EXERCISE DIRECTIONS:
Repeat each line exactly as it is written.

INFORMATION SHOWN:

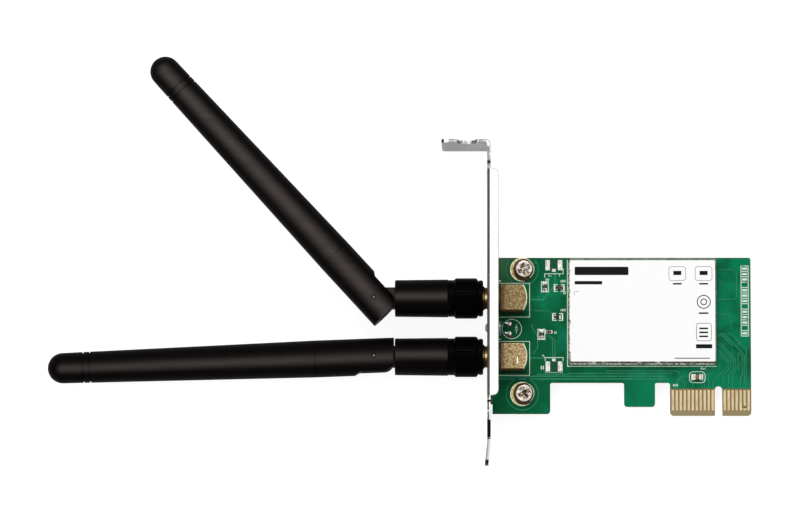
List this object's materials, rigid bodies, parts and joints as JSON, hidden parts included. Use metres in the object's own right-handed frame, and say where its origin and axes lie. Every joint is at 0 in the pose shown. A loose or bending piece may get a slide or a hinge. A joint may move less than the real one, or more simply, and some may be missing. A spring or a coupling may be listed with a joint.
{
  "type": "pcie wifi card",
  "caption": "Low-profile expansion card with a shielded radio, a steel slot bracket and folding screw-on antennas.",
  "frame": {"origin": "middle of the edge tongue's lower edge, halfway through the board", "axes": "+X along the card away from the bracket, +Y from the edge tongue towards the screw tab, +Z out of the component side"},
  "size_m": [0.1766, 0.1033, 0.0184],
  "materials": {
    "pcb": "green solder mask over glass fibre, glossy",
    "gold": "hard gold plating on copper",
    "bracket_steel": "nickel plated stamped steel sheet",
    "screw_steel": "bright nickel plated steel",
    "washer_steel": "blackened spring steel",
    "jack_gold": "sand-blasted gold plated brass",
    "ptfe": "white fluoropolymer",
    "led_clear": "tinted clear epoxy",
    "tin": "tin plated wire",
    "shield_tin": "tin plated steel sheet",
    "paper": "white coated paper label",
    "chip_black": "moulded epoxy package",
    "can_metal": "crystal can",
    "ferrite": "ferrite core",
    "ceramic_tan": "ceramic capacitor",
    "ceramic_black": "resistor",
    "antenna_black": "satin black moulded plastic",
    "nut_black": "black knurled coupling nut",
    "plug_brass": "gold plated brass",
    "pin_steel": "dark steel pin",
    "radiator_brass": "plain brass tube and rod"
  },
  "bodies": {
    "root": {"circuit_board": "pcb", "edge_contacts": "gold", "bracket": "bracket_steel", "board_screws": "screw_steel", "lock_washers": "washer_steel", "led_lens": "led_clear", "led_leads": "tin", "shield_frame": "shield_tin", "shield_lid": "shield_tin", "label": "paper", "wifi_chip": "chip_black", "crystal": "can_metal", "memory_chip": "chip_black", "radio_amplifiers": "chip_black", "power_inductor": "ferrite", "chip_capacitors": "ceramic_tan", "chip_resistors": "ceramic_black", "bypass_capacitors": "ceramic_tan", "upper_jack_body": "jack_gold", "upper_jack_insulator": "ptfe", "upper_jack_pin": "gold", "lower_jack_body": "jack_gold", "lower_jack_insulator": "ptfe", "lower_jack_pin": "gold"},
    "upper_plug": {"upper_plug_core": "plug_brass", "upper_plug_insulator": "ptfe", "upper_plug_socket": "gold"},
    "upper_nut": {"upper_coupling_nut": "nut_black"},
    "upper_base": {"upper_swivel_base": "antenna_black"},
    "upper_blade": {"upper_hinge_fork": "antenna_black", "upper_hinge_pins": "pin_steel", "upper_antenna_sleeve": "antenna_black", "upper_radiator": "radiator_brass"},
    "lower_plug": {"lower_plug_core": "plug_brass", "lower_plug_insulator": "ptfe", "lower_plug_socket": "gold"},
    "lower_nut": {"lower_coupling_nut": "nut_black"},
    "lower_base": {"lower_swivel_base": "antenna_black"},
    "lower_blade": {"lower_hinge_fork": "antenna_black", "lower_hinge_pins": "pin_steel", "lower_antenna_sleeve": "antenna_black", "lower_radiator": "radiator_brass"}
  },
  "joints": [
    {"name": "upper_unscrew", "type": "slide", "parent": "root", "child": "upper_plug", "axis": [-1, 0, 0], "range_m": [0, 0.00529]},
    {"name": "upper_nut_turn", "type": "hinge", "parent": "upper_plug", "child": "upper_nut", "pos_m": [-0.05604, 0.0292, 0.00409], "axis": [-1, 0, 0], "range_deg": [0, 2700]},
    {"name": "upper_swivel", "type": "hinge", "parent": "upper_plug", "child": "upper_base", "pos_m": [-0.08442, 0.0292, 0.00409], "axis": [-1, 0, 0], "range_deg": [-90, 90]},
    {"name": "upper_tilt", "type": "hinge", "parent": "upper_base", "child": "upper_blade", "pos_m": [-0.08442, 0.0292, 0.00409], "axis": [0, 0, -1], "range_deg": [-47.4, 42.6]},
    {"name": "lower_unscrew", "type": "slide", "parent": "root", "child": "lower_plug", "axis": [-1, 0, 0], "range_m": [0, 0.00529]},
    {"name": "lower_nut_turn", "type": "hinge", "parent": "lower_plug", "child": "lower_nut", "pos_m": [-0.05604, 0.0145, 0.00409], "axis": [-1, 0, 0], "range_deg": [0, 2700]},
    {"name": "lower_swivel", "type": "hinge", "parent": "lower_plug", "child": "lower_base", "pos_m": [-0.08442, 0.0145, 0.00409], "axis": [-1, 0, 0], "range_deg": [-90, 90]},
    {"name": "lower_tilt", "type": "hinge", "parent": "lower_base", "child": "lower_blade", "pos_m": [-0.08442, 0.0145, 0.00409], "axis": [0, 0, 1], "range_deg": [-2.1, 87.9]}
  ],
  "couplings": [
    {"joint": "upper_nut_turn", "follows": "upper_unscrew", "rad_per_m": 8905.3},
    {"joint": "lower_nut_turn", "follows": "lower_unscrew", "rad_per_m": 8905.3}
  ]
}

RESULT FOR THIS TASK:
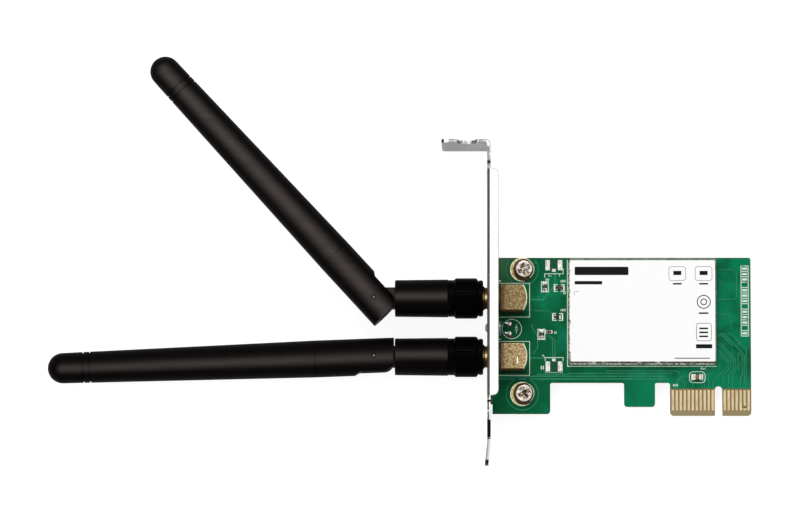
List this object's materials, rigid bodies, parts and joints as JSON, hidden parts included. Use metres in the object's own right-handed frame, and say where its origin and axes lie. Every joint is at 0 in the pose shown. A loose or bending piece may get a slide or a hinge. A joint may move less than the real one, or more simply, and some may be missing. A spring or a coupling may be listed with a joint.
{
  "type": "pcie wifi card",
  "caption": "Low-profile expansion card with a shielded radio, a steel slot bracket and folding screw-on antennas.",
  "frame": {"origin": "middle of the edge tongue's lower edge, halfway through the board", "axes": "+X along the card away from the bracket, +Y from the edge tongue towards the screw tab, +Z out of the component side"},
  "size_m": [0.1766, 0.1033, 0.0184],
  "materials": {
    "pcb": "green solder mask over glass fibre, glossy",
    "gold": "hard gold plating on copper",
    "bracket_steel": "nickel plated stamped steel sheet",
    "screw_steel": "bright nickel plated steel",
    "washer_steel": "blackened spring steel",
    "jack_gold": "sand-blasted gold plated brass",
    "ptfe": "white fluoropolymer",
    "led_clear": "tinted clear epoxy",
    "tin": "tin plated wire",
    "shield_tin": "tin plated steel sheet",
    "paper": "white coated paper label",
    "chip_black": "moulded epoxy package",
    "can_metal": "crystal can",
    "ferrite": "ferrite core",
    "ceramic_tan": "ceramic capacitor",
    "ceramic_black": "resistor",
    "antenna_black": "satin black moulded plastic",
    "nut_black": "black knurled coupling nut",
    "plug_brass": "gold plated brass",
    "pin_steel": "dark steel pin",
    "radiator_brass": "plain brass tube and rod"
  },
  "bodies": {
    "root": {"circuit_board": "pcb", "edge_contacts": "gold", "bracket": "bracket_steel", "board_screws": "screw_steel", "lock_washers": "washer_steel", "led_lens": "led_clear", "led_leads": "tin", "shield_frame": "shield_tin", "shield_lid": "shield_tin", "label": "paper", "wifi_chip": "chip_black", "crystal": "can_metal", "memory_chip": "chip_black", "radio_amplifiers": "chip_black", "power_inductor": "ferrite", "chip_capacitors": "ceramic_tan", "chip_resistors": "ceramic_black", "bypass_capacitors": "ceramic_tan", "upper_jack_body": "jack_gold", "upper_jack_insulator": "ptfe", "upper_jack_pin": "gold", "lower_jack_body": "jack_gold", "lower_jack_insulator": "ptfe", "lower_jack_pin": "gold"},
    "upper_plug": {"upper_plug_core": "plug_brass", "upper_plug_insulator": "ptfe", "upper_plug_socket": "gold"},
    "upper_nut": {"upper_coupling_nut": "nut_black"},
    "upper_base": {"upper_swivel_base": "antenna_black"},
    "upper_blade": {"upper_hinge_fork": "antenna_black", "upper_hinge_pins": "pin_steel", "upper_antenna_sleeve": "antenna_black", "upper_radiator": "radiator_brass"},
    "lower_plug": {"lower_plug_core": "plug_brass", "lower_plug_insulator": "ptfe", "lower_plug_socket": "gold"},
    "lower_nut": {"lower_coupling_nut": "nut_black"},
    "lower_base": {"lower_swivel_base": "antenna_black"},
    "lower_blade": {"lower_hinge_fork": "antenna_black", "lower_hinge_pins": "pin_steel", "lower_antenna_sleeve": "antenna_black", "lower_radiator": "radiator_brass"}
  },
  "joints": [
    {"name": "upper_unscrew", "type": "slide", "parent": "root", "child": "upper_plug", "axis": [-1, 0, 0], "range_m": [0, 0.00529]},
    {"name": "upper_nut_turn", "type": "hinge", "parent": "upper_plug", "child": "upper_nut", "pos_m": [-0.05604, 0.0292, 0.00409], "axis": [-1, 0, 0], "range_deg": [0, 2700]},
    {"name": "upper_swivel", "type": "hinge", "parent": "upper_plug", "child": "upper_base", "pos_m": [-0.08442, 0.0292, 0.00409], "axis": [-1, 0, 0], "range_deg": [-90, 90]},
    {"name": "upper_tilt", "type": "hinge", "parent": "upper_base", "child": "upper_blade", "pos_m": [-0.08442, 0.0292, 0.00409], "axis": [0, 0, -1], "range_deg": [-47.4, 42.6]},
    {"name": "lower_unscrew", "type": "slide", "parent": "root", "child": "lower_plug", "axis": [-1, 0, 0], "range_m": [0, 0.00529]},
    {"name": "lower_nut_turn", "type": "hinge", "parent": "lower_plug", "child": "lower_nut", "pos_m": [-0.05604, 0.0145, 0.00409], "axis": [-1, 0, 0], "range_deg": [0, 2700]},
    {"name": "lower_swivel", "type": "hinge", "parent": "lower_plug", "child": "lower_base", "pos_m": [-0.08442, 0.0145, 0.00409], "axis": [-1, 0, 0], "range_deg": [-90, 90]},
    {"name": "lower_tilt", "type": "hinge", "parent": "lower_base", "child": "lower_blade", "pos_m": [-0.08442, 0.0145, 0.00409], "axis": [0, 0, 1], "range_deg": [-2.1, 87.9]}
  ],
  "couplings": [
    {"joint": "upper_nut_turn", "follows": "upper_unscrew", "rad_per_m": 8905.3},
    {"joint": "lower_nut_turn", "follows": "lower_unscrew", "rad_per_m": 8905.3}
  ]
}